The Holy Tortilla and a Pot of Beans 
Wings Press, 2008

With a fresh sense of humor and a profound understanding, The Holy Tortilla and a Pot of Beans, a feast of short fiction by Carmen Tafolla, explores the human spirit inherent in the bilingual, bicultural world of the Texas-Mexico border. These sixteen stories skillfully bridge the gap between miracles and tragedies, prejudice and transcendence, and oppression and liberation. From the comical exploration of the hypocrisy expressed at funerals to the spiritual mission of a magical tortilla, the collection draws upon a wide range of emotions but comes together in a singular, powerful voice that reflects the holiness found in everyday life. "Noted writer and literary critic highly commended this book, calling Tafolla "the Zora Neale Hurston of the Chicano community."

These stories are wonderful… Carmen Tafolla is full of pep, full of love and experience. The Holy Tortilla and a Pot of Beans is just plain delightful… Read it and laugh; read it and weep; read it and feel so much better than you did before you opened to page one and got sucked right into the magic by Chencho’s cow. ¡Qué obra más maravillosa!
— John Nichols, author of The Milagro Beanfield War, The Empanada Brotherhood, et al.
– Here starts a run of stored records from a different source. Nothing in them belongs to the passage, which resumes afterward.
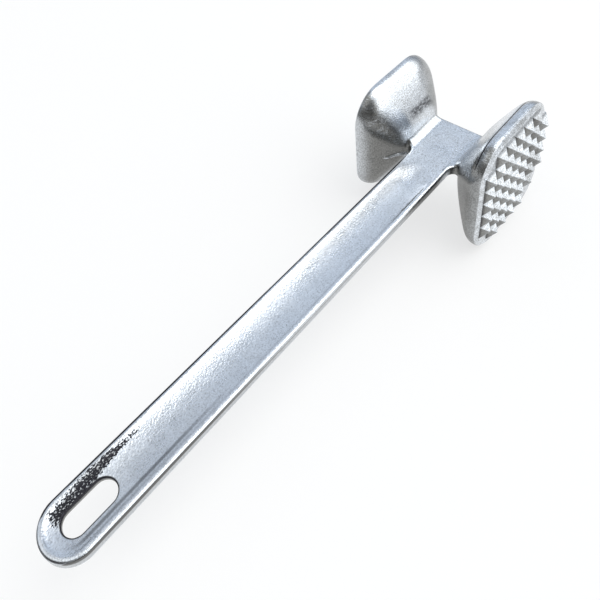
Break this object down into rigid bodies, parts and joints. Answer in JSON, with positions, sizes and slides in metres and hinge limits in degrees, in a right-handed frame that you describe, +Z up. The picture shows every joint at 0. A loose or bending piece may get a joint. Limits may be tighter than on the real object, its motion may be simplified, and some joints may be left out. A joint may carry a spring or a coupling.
{
  "type": "meat mallet",
  "caption": "One-piece cast aluminium meat mallet: flat dished handle with a hanging slot, plate neck, and square domed-back heads with a coarse and a fine toothed face.",
  "frame": {"origin": "on the table plane, below the middle of the whole mallet's box, with the handle level", "axes": "+X along the handle towards the heads, +Y along the hammering axis towards the fine face, +Z up, square to the flat handle"},
  "size_m": [0.2382, 0.0676, 0.0588],
  "materials": {
    "grained_cast_aluminium": "bright die-cast aluminium with a fine cast grain, tumbled smooth",
    "bright_cast_aluminium": "bright die-cast aluminium, smoother, with soft reflections"
  },
  "bodies": {
    "root": {"hanging_end": "grained_cast_aluminium", "grip": "grained_cast_aluminium", "neck": "grained_cast_aluminium", "coarse_head_back": "bright_cast_aluminium", "coarse_face_slab": "bright_cast_aluminium", "coarse_toothed_pad": "bright_cast_aluminium", "fine_head_back": "bright_cast_aluminium", "fine_face_slab": "bright_cast_aluminium", "fine_toothed_pad": "bright_cast_aluminium"}
  },
  "joints": []
}
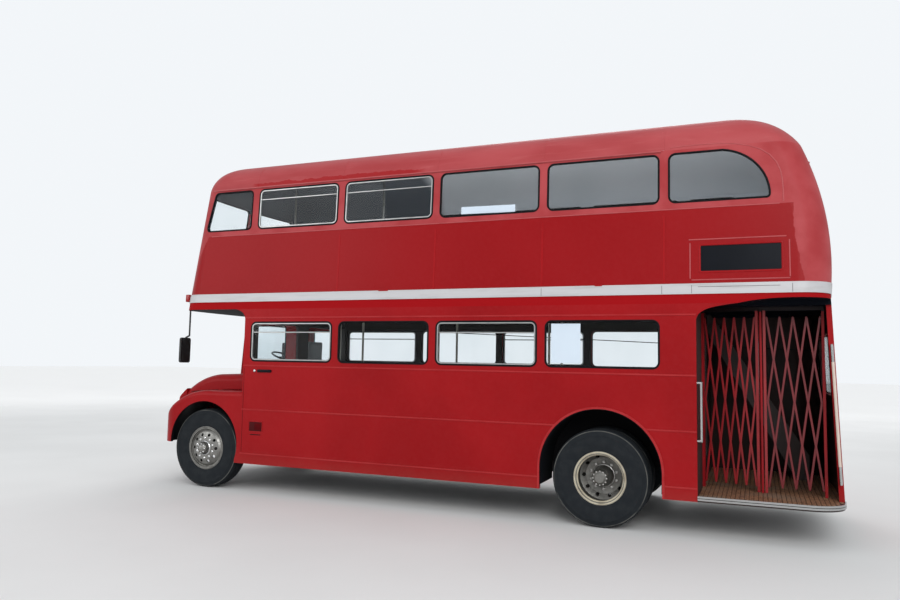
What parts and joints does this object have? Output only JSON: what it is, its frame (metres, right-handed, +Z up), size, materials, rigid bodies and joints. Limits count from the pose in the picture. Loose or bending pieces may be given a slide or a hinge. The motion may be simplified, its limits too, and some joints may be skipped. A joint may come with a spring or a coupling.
{
  "type": "double decker bus",
  "caption": "Half-cab rear-platform double decker bus with hollow saloons, staircase, platform gates, opening bonnet, cab and emergency doors, steered front wheels and twin rear wheels.",
  "frame": {"origin": "on the ground, midway between the radiator and the rear panel, on the centreline", "axes": "+X forward, +Y to the nearside (left), +Z up"},
  "size_m": [8.382, 2.506, 4.382],
  "materials": {
    "body_red": "glossy",
    "roof_red": "faded",
    "band_white": "satin",
    "frame_black": "matt",
    "axle_black": "matt",
    "tyre": "matt",
    "rim_silver": "satin",
    "glass": "clear",
    "sign_black": "glossy",
    "aluminium": "brushed",
    "chrome": "polished",
    "floor_wood": "worn",
    "lining": "satin",
    "seat_fabric": "woven",
    "gate_red": "glossy",
    "plastic_black": "matt"
  },
  "bodies": {
    "root": {"underframe": "frame_black", "cross_members": "frame_black", "engine_block": "frame_black", "gearbox_shafts_and_tank": "frame_black", "springs": "frame_black", "front_axle_beam": "axle_black", "rear_axle": "axle_black", "saloon_floor": "floor_wood", "platform": "floor_wood", "platform_brightwork": "aluminium", "lower_side_nearside": "body_red", "lower_side_offside": "body_red", "rear_lower_panel": "body_red", "front_bulkhead": "lining", "rear_bulkhead": "lining", "cab_shell": "body_red", "nose_panel": "body_red", "front_wings": "body_red", "radiator_grille": "aluminium", "headlamps": "chrome", "upper_deck_floor": "body_red", "waist_band": "band_white", "upper_side_nearside": "body_red", "upper_side_offside": "body_red", "upper_front": "body_red", "upper_rear": "body_red", "roof_front_dome": "roof_red", "roof_centre": "roof_red", "roof_rear_dome": "roof_red", "side_glass": "glass", "end_glass": "glass", "sign_boxes": "sign_black", "staircase": "lining", "seat_frames": "frame_black", "passenger_seats": "seat_fabric", "driver_seat": "seat_fabric", "steering_wheel": "plastic_black", "mirrors": "plastic_black", "gate_frame": "gate_red", "gate_lattice_front": "gate_red", "gate_lattice_rear": "gate_red"},
    "bonnet": {"bonnet": "body_red"},
    "cab_door": {"cab_door": "body_red", "cab_door_glass": "glass"},
    "emergency_door": {"emergency_door": "body_red", "emergency_glass": "glass"},
    "gate_post_front": {"gate_post_front": "gate_red"},
    "gate_post_rear": {"gate_post_rear": "gate_red"},
    "knuckle_nearside": {"front_knuckle_nearside": "axle_black"},
    "knuckle_offside": {"front_knuckle_offside": "axle_black"},
    "front_wheel_nearside": {"front_tyre_nearside": "tyre", "front_rim_nearside": "rim_silver"},
    "front_wheel_offside": {"front_tyre_offside": "tyre", "front_rim_offside": "rim_silver"},
    "rear_wheels_nearside": {"rear_tyres_nearside": "tyre", "rear_rims_nearside": "rim_silver"},
    "rear_wheels_offside": {"rear_tyres_offside": "tyre", "rear_rims_offside": "rim_silver"}
  },
  "joints": [
    {"name": "steer_nearside", "type": "hinge", "parent": "root", "child": "knuckle_nearside", "pos_m": [3.258, 0.86, 0.503], "axis": [0, 0, 1], "range_deg": [-30, 30]},
    {"name": "steer_offside", "type": "hinge", "parent": "root", "child": "knuckle_offside", "pos_m": [3.258, -0.86, 0.503], "axis": [0, 0, 1], "range_deg": [-30, 30]},
    {"name": "front_wheel_nearside_spin", "type": "hinge", "parent": "knuckle_nearside", "child": "front_wheel_nearside", "pos_m": [3.258, 1.03, 0.503], "axis": [0, 1, 0], "continuous": true},
    {"name": "front_wheel_offside_spin", "type": "hinge", "parent": "knuckle_offside", "child": "front_wheel_offside", "pos_m": [3.258, -1.03, 0.503], "axis": [0, 1, 0], "continuous": true},
    {"name": "rear_wheels_nearside_spin", "type": "hinge", "parent": "root", "child": "rear_wheels_nearside", "pos_m": [-1.873, 0.92, 0.503], "axis": [0, 1, 0], "continuous": true},
    {"name": "rear_wheels_offside_spin", "type": "hinge", "parent": "root", "child": "rear_wheels_offside", "pos_m": [-1.873, -0.92, 0.503], "axis": [0, 1, 0], "continuous": true},
    {"name": "bonnet_lift", "type": "hinge", "parent": "root", "child": "bonnet", "pos_m": [3.2, 0.03, 1.5], "axis": [1, 0, 0], "range_deg": [0, 55]},
    {"name": "cab_door_slide", "type": "slide", "parent": "root", "child": "cab_door", "axis": [-1, 0, 0], "range_m": [0, 0.57]},
    {"name": "emergency_door_swing", "type": "hinge", "parent": "root", "child": "emergency_door", "pos_m": [-3.93224, 0, 3.852], "axis": [0, 1, 0], "range_deg": [0, 80]},
    {"name": "gate_front_slide", "type": "slide", "parent": "root", "child": "gate_post_front", "axis": [0.9685, -0.249, 0], "range_m": [0, 0.36], "deforming": ["gate_lattice_front"]},
    {"name": "gate_rear_slide", "type": "slide", "parent": "root", "child": "gate_post_rear", "axis": [-0.9999, 0.0172, 0], "range_m": [0, 0.34], "deforming": ["gate_lattice_rear"]}
  ],
  "couplings": [
    {"joint": "steer_offside", "follows": "steer_nearside", "ratio": 1}
  ]
}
  To read an excerpt from Invisible  

 

  To read an excerpt from Holy Tortilla  


 

This River Here: Poems of San Antonio
Wings Press, 2014

San Antonio's first Poet Laureate Carmen Tafolla captures a “breath of peace and song of celebration” in an exploration into the poetry of place, and the enduring spirit of deep time. The Missions, the Spurs, the chubascos, and the lingering aroma of centuries of spices all inhabit this feast of San Antonio flavors, garnished with historic and contemporary photographs of the city, its peoples, its dwellings and its obstinate and enduring sense of place, and of Sabor!

 

  To read an excerpt: Feeding You  

 

 

Rebozos 
Wings, 2012 

Winner of three International Latino Book Awards First Prizes -- Best Book of Poetry, Best Gift Book, and Best Art Book -- this beautiful hardback volume combines the haunting oil paintings of Catalina Garate’s rural indigenous women in their rebozos, with an English poem and a Spanish poem capturing universal experiences of women—grief, tempest, solitude, passion, creative growth, healing, survival, all spoken in the voices of women whose strength and grace overwhelm us and pull us deep into the warmth of their rebozo.

 

  To read an excerpt: Soledad  

 

 


Curandera (30th Anniversary Edition) 
Wings, 2012, Illustrations by Thelma Muraida

With historical photographs and a new introduction by Norma Cantu, this re-print of an internationally well-loved poetry collection, was treasured for years as part of the Tucson USD Mexican-American Studies curriculum, until banned by the State of Arizona in 2012. The original Prólogo by Rolando Hinojosa says “certitud, claridad, y celebración de la vida”  and Cantú calls it “magic and wonder. Allow it to awe you.” Based on poems written from 1975 to 1979, and first published by Angela de Hoyos’ pioneering M&A Editions in 1983, Curandera is a classic. 

 

A Life Crossing Borders: Memoir of a Mexican-American Confederate
Arte Publico Press, 2010  

The historic, hundred-year-old memoir of Rev. Santiago Tafolla (1837-1911), orphan, runaway, Soldier of the Second Cavalry, camel-keeper, Confederate bugler, justice-of-the-peace and circuit-riding preacher, this pencil-on-Big-Chief-Tablet manuscript forms a key link in understanding the Southwest in a  period of changing boundaries and ethnic definitions. A manual in survival, it includes the critical description of Mexican-American Confederates in fear of being lynched by their fellow Confederate soldiers vowed to eliminating “greasers.”  Edited by Carmen Tafolla and her cousin Laura Tafolla, the book includes the original Spanish memoir, an English translation with historical notes, an introduction, epilogue, and valuable photographs and documents from the late 1800s and early 20th century. 

 

Earlier Works:

Tafolla’s first book of poetry, Get Your Tortillas Together, co-authored with 
Cecilio Garcia-Camarillo and Reyes Cardenas in 1976, is considered a 
collector’s item.

 

Curandera (M&A, Lalo Press) and La Isabela de Guadalupe y Otras Chucas 

(in Five Poets of Aztlán) followed, establishing Tafolla as an early master at 

code-switching and a bilingual esthetic. 

 

Works not listed here, include: 

Sonnets & Salsa; Fiesta Babies; Tamales, Comadres & The Meaning of Civilization

Sonnets to Human Beings, and others.